As this example reveals, a Natural Hazard Disclosure can protect all parties involved in a real estate transaction — as long as they take the time to review and understand this document.

The NHD Report Process

 Requesting an NHD report is actually quite simple. Here at SnapNHD, you can receive a report for your property within minutes after submitting your order. Typically, the report will then be presented to the buyer at the same time they receive the results of their home inspection.

The buyer will have three days to review the information included in the Natural Hazard Disclosure. They are free to withdraw their offer and receive back their deposit during this time if the information contained in the report makes them decide against the property.

Once the buyer receives the NHD report, it is up to them to review it thoroughly and make their final decision. If the buyer withdraws their offer, the seller can use the report in other transactions, though the original report can be canceled for free as the report is only paid at the close of escrow.

If the buyer agrees to go through with the sale, they (as well as the seller and the seller’s agent) will sign the NHD report form. The form must be signed before the close of escrow, otherwise, the sale cannot be legally “closed” under California law. With the Natural Hazard Disclosure and all other necessary forms signed and completed, however, the transaction will be complete. 

Making the Most of Your Natural Hazard Disclosure

 The NHD report ultimately helps both buyers and sellers by ensuring that all parties are fully informed regarding the status of the property and any risks it might face.
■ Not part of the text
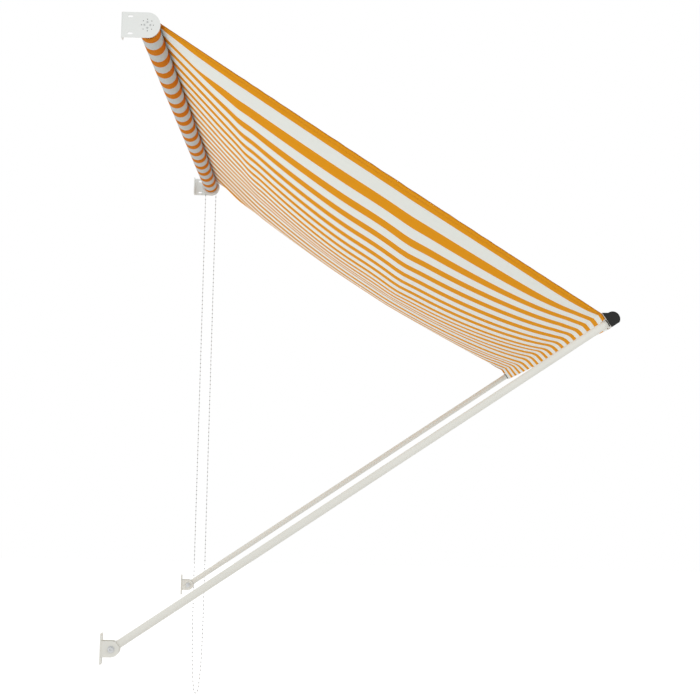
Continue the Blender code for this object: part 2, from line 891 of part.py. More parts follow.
def make_arm(side, arm_empty):
    x = station(side, arm_inset)
    tube_end = arm_length - fit_gap - arm_plug_flange - fit_gap
    inner = arm_radius - arm_wall
    tube = [
        (arm_tube_start, inner),
        (arm_tube_start, arm_radius),
        (tube_end, arm_radius),
        (tube_end, inner),
    ]
    tube_shape = turned_along_arm(x, tube, round_sides)
    add_object(f"arm_tube_{side}", tube_shape, [white_metal], arm_empty)

    half = cheek_outer_half - cheek_thickness - 2 * fit_gap
    eye_end = arm_tube_start - fit_gap
    eye = arc((0.0, 0.0), eye_radius, math.pi / 2, -math.pi / 2, eye_steps)
    eye += [(-eye_end, -eye_radius), (-eye_end, eye_radius)]
    bore = circle((0.0, 0.0), bolt_radius + fit_gap + bush_wall + fit_gap, round_sides)
    block_shape = slab_across([eye, bore], x - half, x + half)
    tongue = add_object(f"arm_tongue_{side}", block_shape, [white_plastic], arm_empty)
    stem_radius = inner - fit_gap
    stem_end = arm_tube_start + tongue_plug_depth
    stem_start = eye_radius + tongue_neck
    stem = [(stem_start, 0.0), (stem_start, stem_radius), (stem_end, stem_radius), (stem_end, 0.0)]
    stem_shape = turned_along_arm(x, stem, round_sides)
    combine(tongue, add_object(f"tongue_stem_{side}", stem_shape, [white_plastic], arm_empty), "UNION")

    bush_inner = bolt_radius + fit_gap
    bush_outer = bush_inner + bush_wall
    bush = [
        (x - half, bush_inner),
        (x - half, bush_outer),
        (x + half, bush_outer),
        (x + half, bush_inner),
    ]
    bush_shape = turned(bush, round_sides, (0, 0, 0), (1, 0, 0), (0, 1, 0))
    add_object(f"pivot_bush_{side}", bush_shape, [dark_plastic], arm_empty)

    flange_start = tube_end + fit_gap
    screw_bore = arm_screw_radius + fit_gap
    deep = arm_length - arm_screw_bite - fit_gap
    plug = [
        (flange_start - arm_plug_depth, 0.0),
        (flange_start - arm_plug_depth, stem_radius - arm_plug_lead_depth),
        (flange_start - arm_plug_depth + arm_plug_lead_length, stem_radius),
        (flange_start, stem_radius),
        (flange_start, arm_radius),
        (arm_length - fit_gap, arm_radius),
        (arm_length - fit_gap, screw_bore),
        (deep, screw_bore),
        (deep, 0.0),
    ]
    plug_shape = turned_along_arm(x, plug, round_sides)
    add_object(f"arm_plug_{side}", plug_shape, [black_plastic], arm_empty)

    seat = arm_length + bar_wall + fit_gap
    screw = [
        (arm_length - arm_screw_bite, 0.0),
        (arm_length - arm_screw_bite, arm_screw_radius),
        (seat, arm_screw_radius),
        (seat, arm_screw_head_radius),
        (seat + arm_screw_head_height, arm_screw_head_radius),
        (seat + arm_screw_head_height, 0.0),
    ]
    add_object(f"arm_screw_{side}", turned_along_arm(x, screw, small_sides), [steel], arm_empty)


# Lower brackets


def make_lower_bracket(side):
    x = station(side, arm_inset)
    corners = rounded_rectangle(foot_width, foot_height, foot_corner_radius)
    plate = [(x + across, up) for across, up in corners]
    loops = [plate]
    for up in (-foot_hole_height, foot_hole_height):
        loops.append(circle((x, up), foot_hole_radius, small_sides))
    shape = slab(loops, lambda across, up: (across, pivot_reach, up), (0, -foot_thickness, 0))
    bracket = add_object(f"lower_bracket_{side}", shape, [white_metal], location=pivot_place)
    inside = foot_thickness / 2
    wall_end = pivot_reach - inside
    outline = arc((0.0, 0.0), cheek_radius, math.pi / 2, 1.5 * math.pi, cheek_steps)
    outline += [(wall_end, -cheek_radius), (wall_end, cheek_radius)]
    bore = circle((0.0, 0.0), bolt_radius + fit_gap, round_sides)
    cheeks = []
    for direction in (-1, 1):
        outer = x + direction * cheek_outer_half
        cheeks.append(slab_across([outline, bore], outer - direction * cheek_thickness, outer))
    pair = add_object(f"bracket_cheeks_{side}", merge_shapes(cheeks), [white_metal], location=pivot_place)
    combine(bracket, pair, "UNION")


def make_pivot_bolt(side):
    # The head is on the outer side, and the nut on the inner side.
    outer = arm_inset - cheek_outer_half
    inner = arm_inset + cheek_outer_half
    washer_out = outer - fit_gap - washer_thickness
    head = washer_out - fit_gap
    washer_in = inner + fit_gap + washer_thickness
    nut = washer_in + fit_gap
    tail = nut + nut_height + bolt_tail
    top = head - bolt_head_height
    bolt = [
        (tail, 0.0),
        (tail, bolt_radius - bolt_chamfer),
        (tail - bolt_chamfer, bolt_radius),
        (head, bolt_radius),
        (head, bolt_head_radius),
        (top + bolt_chamfer, bolt_head_radius),
        (top, bolt_head_radius - bolt_chamfer),
        (top, 0.0),
    ]
    bolt_shape = turned_across(side, bolt, round_sides)
    made = add_object(f"pivot_bolt_{side}", bolt_shape, [steel], location=pivot_place)
    hexagon = circle((0.0, 0.0), bolt_socket_radius, 6)
    deep = top + bolt_socket_depth
    socket = slab_across([hexagon], station(side, top - cut_margin), station(side, deep))
    cut = add_object(f"bolt_socket_{side}", socket, [steel], location=pivot_place)
    combine(made, cut, "DIFFERENCE")

    bore = bolt_radius + fit_gap
    washers = (("outer", washer_out, outer - fit_gap), ("inner", inner + fit_gap, washer_in))
    for where, start, end in washers:
        ring = [(start, bore), (start, washer_radius), (end, washer_radius), (end, bore)]
        washer = turned_across(side, ring, round_sides)
        add_object(f"pivot_washer_{where}_{side}", washer, [steel], location=pivot_place)

    loops = [circle((0.0, 0.0), nut_radius, 6), circle((0.0, 0.0), bore, round_sides)]
    nut_shape = slab_across(loops, station(side, nut), station(side, nut + nut_height))
    add_object(f"pivot_nut_{side}", nut_shape, [steel], location=pivot_place)


clear_scene()

white_metal = make_material("white_metal", (0.78, 0.77, 0.72), 0.42)
bracket_white = make_material("bracket_white", (0.80, 0.82, 0.80), 0.45)
bare_metal = make_material("bare_metal", (0.62, 0.63, 0.64), 0.40, 0.9)
steel = make_material("steel", (0.55, 0.56, 0.57), 0.35, 1.0)
white_plastic = make_material("white_plastic", (0.78, 0.78, 0.75), 0.50)
dark_plastic = make_material("dark_plastic", (0.10, 0.10, 0.10), 0.55)
black_plastic = make_material("black_plastic", (0.035, 0.035, 0.033), 0.50)
orange_cloth = make_material("orange_cloth", (0.78, 0.29, 0.015), 0.90)
white_cloth = make_material("white_cloth", (0.80, 0.83, 0.81), 0.90)
chain_grey = make_material("chain_grey", (0.62, 0.63, 0.63), 0.45)

groove_centre_up = -bar_bottom + bar_wall + groove_radius
spigot_start = bracket_thickness + fit_gap
hub_start = bracket_thickness + fit_gap + housing_wall + fit_gap
right_plug_inset = bracket_thickness + fit_gap + housing_depth + housing_plug_gap
roller_place = (0.0, -roller_reach, 0.0)
pivot_place = (0.0, -pivot_reach, -pivot_drop)

roller_axis = bpy.data.objects.new("roller_axis", None)
roller_axis.location = roller_place
bpy.context.scene.collection.objects.link(roller_axis)

arm_axis = bpy.data.objects.new("arm_axis", None)
arm_axis.location = pivot_place
arm_axis.rotation_euler = (-arm_angle, 0.0, 0.0)
bpy.context.scene.collection.objects.link(arm_axis)

for side in sides:
    make_upper_bracket(side, bracket_white)
    make_lower_bracket(side)
    make_pivot_bolt(side)
    make_arm(side, arm_axis)
    make_end_cap(side, arm_axis)
idler_flange = (spigot_flange_radius, spigot_flange_thickness)
drive_flange = (hub_flange_radius, hub_flange_thickness)
make_spigot("idler_spigot", "left", spigot_start, idler_flange, white_plastic)
make_spigot("drive_spigot", "right", hub_start, drive_flange, white_plastic)
make_housing()
make_chain_wheel(roller_axis)
make_bead_chain(chain_grey)
make_roller(roller_axis)
make_front_bar(arm_axis)
make_canopy()
bpy.context.view_layer.update()
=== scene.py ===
import json
import math

import bmesh
import bpy
from mathutils import Matrix, Vector


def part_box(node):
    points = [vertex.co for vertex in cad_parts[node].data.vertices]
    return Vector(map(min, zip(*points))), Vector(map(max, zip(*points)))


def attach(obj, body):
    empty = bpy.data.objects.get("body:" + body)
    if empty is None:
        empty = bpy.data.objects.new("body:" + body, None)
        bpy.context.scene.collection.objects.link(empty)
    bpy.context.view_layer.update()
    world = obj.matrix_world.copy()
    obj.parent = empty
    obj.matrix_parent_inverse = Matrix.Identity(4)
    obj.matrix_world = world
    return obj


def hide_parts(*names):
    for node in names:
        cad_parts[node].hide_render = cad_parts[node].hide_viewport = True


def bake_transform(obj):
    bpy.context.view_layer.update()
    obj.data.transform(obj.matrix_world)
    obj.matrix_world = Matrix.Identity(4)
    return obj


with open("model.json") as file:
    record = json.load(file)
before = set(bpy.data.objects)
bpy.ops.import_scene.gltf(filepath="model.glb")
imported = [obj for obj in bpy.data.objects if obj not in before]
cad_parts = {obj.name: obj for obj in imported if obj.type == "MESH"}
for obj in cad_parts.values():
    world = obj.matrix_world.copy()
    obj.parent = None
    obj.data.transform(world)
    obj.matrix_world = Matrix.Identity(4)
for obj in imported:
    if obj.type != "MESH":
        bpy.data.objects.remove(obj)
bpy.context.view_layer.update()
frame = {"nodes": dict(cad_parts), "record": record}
scene = bpy.context.scene
print("frame loaded")


# Camera: low at the awning's left side, looking a little up
view = {
    "place": (-3.4238, -0.5325, -1.1082),
    "turnToFront": 1.002,  # degrees away from straight along the wall
    "lookUp": 5.035,
    "roll": 1.223,
    "lens": 71.362,
    "sensor": 36.0,
    "farthest": 60,
}


def placeCamera():
    turn = math.radians(view["turnToFront"])
    rise = math.radians(view["lookUp"])
    roll = math.radians(view["roll"])
    level = math.cos(rise)
    ahead = Vector((level * math.cos(turn), -level * math.sin(turn), math.sin(rise)))
    right = ahead.cross(Vector((0, 0, 1))).normalized()
    up = right.cross(ahead)
    leanRight = right * math.cos(roll) + up * math.sin(roll)
    leanUp = up * math.cos(roll) - right * math.sin(roll)
    lens = bpy.data.cameras.new("sideCamera")
    lens.lens = view["lens"]
    lens.sensor_width = view["sensor"]
    lens.clip_end = view["farthest"]
    camera = bpy.data.objects.new("sideCamera", lens)
    camera.matrix_world = Matrix([*zip(leanRight, leanUp, -ahead, view["place"]), (0, 0, 0, 1)])
    scene.collection.objects.link(camera)
    scene.camera = camera


placeCamera()
print("camera placed")


# Helpers for meshes
def newPiece(name, shape, material, smooth=True, sharpAngle=32):
    mesh = bpy.data.meshes.new(name)
    bmesh.ops.recalc_face_normals(shape, faces=shape.faces)
    shape.to_mesh(mesh)
    shape.free()
    if material:
        mesh.materials.append(material)
    if smooth:
        mesh.shade_smooth()
        mesh.set_sharp_from_angle(angle=math.radians(sharpAngle))
    piece = bpy.data.objects.new(name, mesh)
    scene.collection.objects.link(piece)
    return piece


def joinRings(shape, rings):
    for first, second in zip(rings, rings[1:]):
        for step in range(len(first)):
            after = (step + 1) % len(first)
            shape.faces.new((first[step], first[after], second[after], second[step]))


def addTube(shape, points, radius, sides):
    # A closed tube along points, with rings square to the run
    rings = []
    side = Vector((1, 0, 0))
    for number, point in enumerate(points):
        before = points[max(number - 1, 0)]
        after = points[min(number + 1, len(points) - 1)]
        run = (after - before).normalized()
        side = (side - run * side.dot(run)).normalized()
        other = run.cross(side)
        ring = []
        for step in range(sides):
            angle = 2 * math.pi * step / sides
            spoke = side * math.cos(angle) + other * math.sin(angle)
            ring.append(shape.verts.new(point + spoke * radius))
        rings.append(ring)
    joinRings(shape, rings)
    shape.faces.new(rings[0][::-1])
    shape.faces.new(rings[-1])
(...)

This gives buyers the opportunity to avoid buying a property at risk for natural hazards that concern them.

 At the same time, the seller won’t have to worry about a buyer attempting to sue them later because of a failure to disclose natural hazards during the transaction.

 The Natural Hazard Disclosure is a small and inexpensive step in the California home-buying process — but it’s one that should never be overlooked. Make sure this document has been requested and reviewed before closing any real estate transaction in California.